I now focus my attention on everyday items such as coffee, wine, and soy sauce, as seen under the microscope. I find mysterious, exotic and artistic beauty in this imagery. The universe, mankind, and the microcosm all exist under the same natural laws. It is no wonder that what one finds in the microscope may remind us of stars, mountains, lakes, flowers, butterflies and fireflies.
Tokyo is one of the leading cities in today’s art world, along with New York, Paris, London, and Milan. My most recent exhibition of “Micro x Universe” opened in 2018, in the middle of the Ginza. People visiting from around the world were able to peer into my microscope, to discover for themselves the exquisite beauty within a drop of wine.
Many of them exclaimed, “Is this really a drop of wine? It looks like a photo of the cosmos.” “I’ve never seen this before; it’s incredible,” was a common response. Words of surprise and astonishment abounded, such as “this is very different from what I expected from a microscopic photograph,” and “It’s like a new form of modern art – a world of mystifying beauty.”
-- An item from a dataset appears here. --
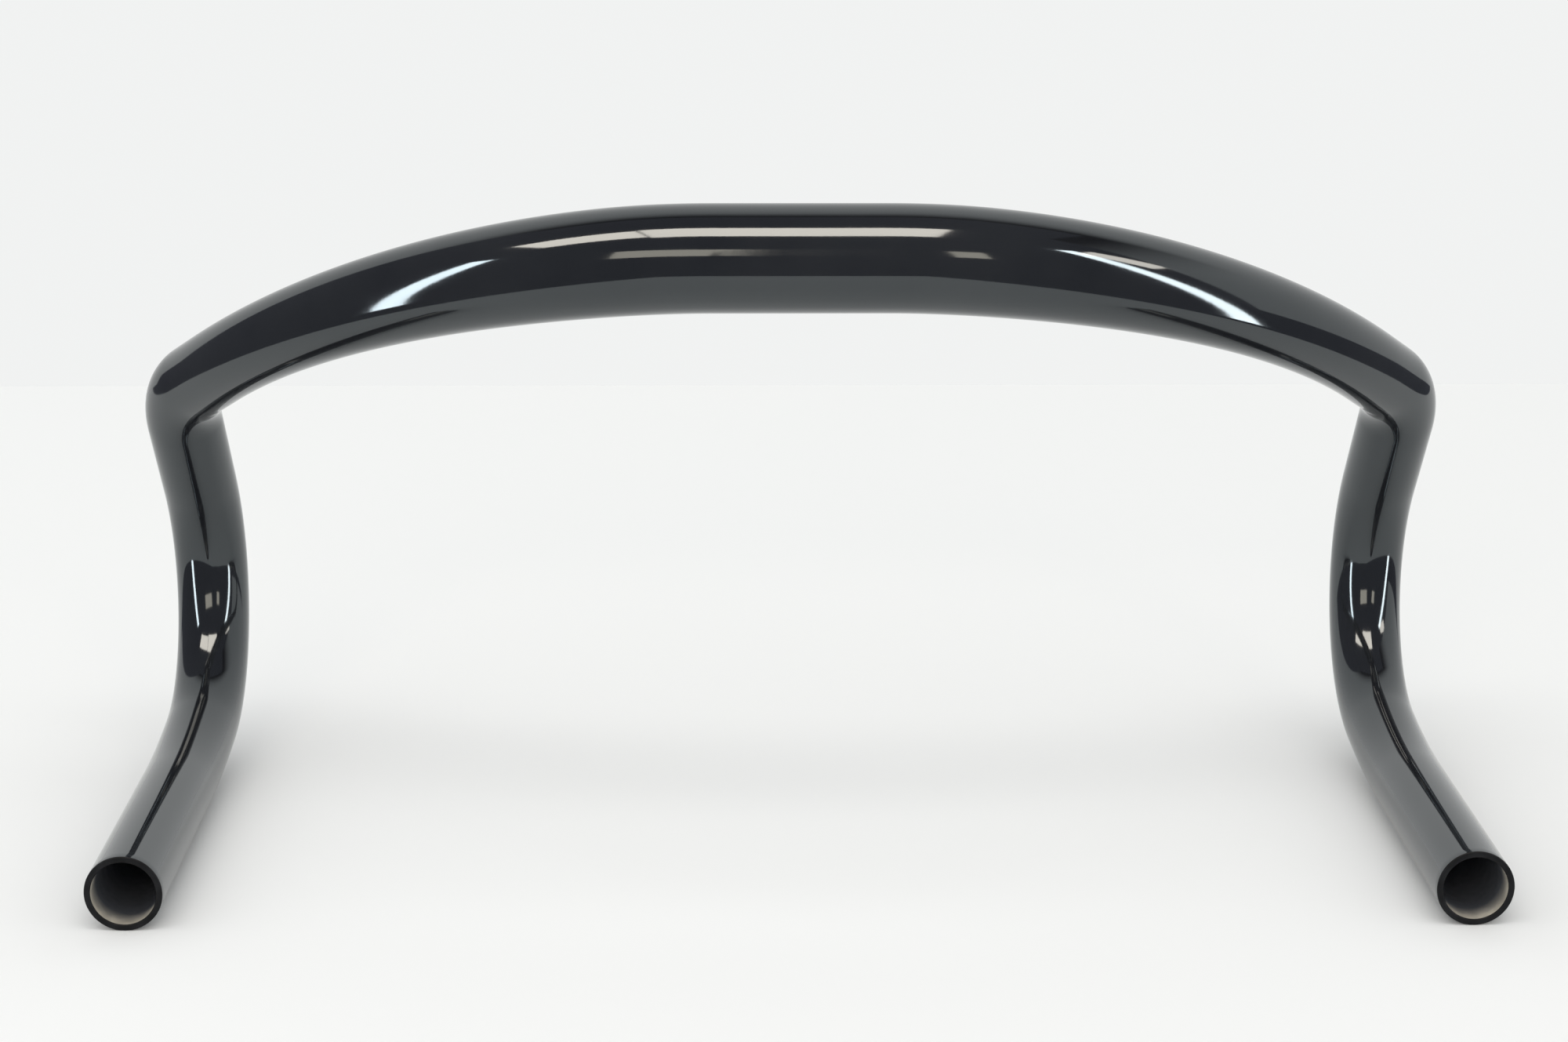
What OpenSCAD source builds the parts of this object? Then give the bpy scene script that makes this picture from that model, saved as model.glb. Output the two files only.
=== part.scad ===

Twenty-nine photos from the “Micro x Universe” series were exhibited at this show, and are the initial photos in this publication.
Currently, I live in Azumino City in Nagano Prefecture, Japan. It is a beautiful area in Japan’s Northern Alps, with clear water and air like in my hometown of Mishima City. When I look up at the night sky here, I notice that the Milky Way looks very much like the universe I see with my microscope. Tonight, I expect to peer through my microscope again, to look within this ineffable natural beauty.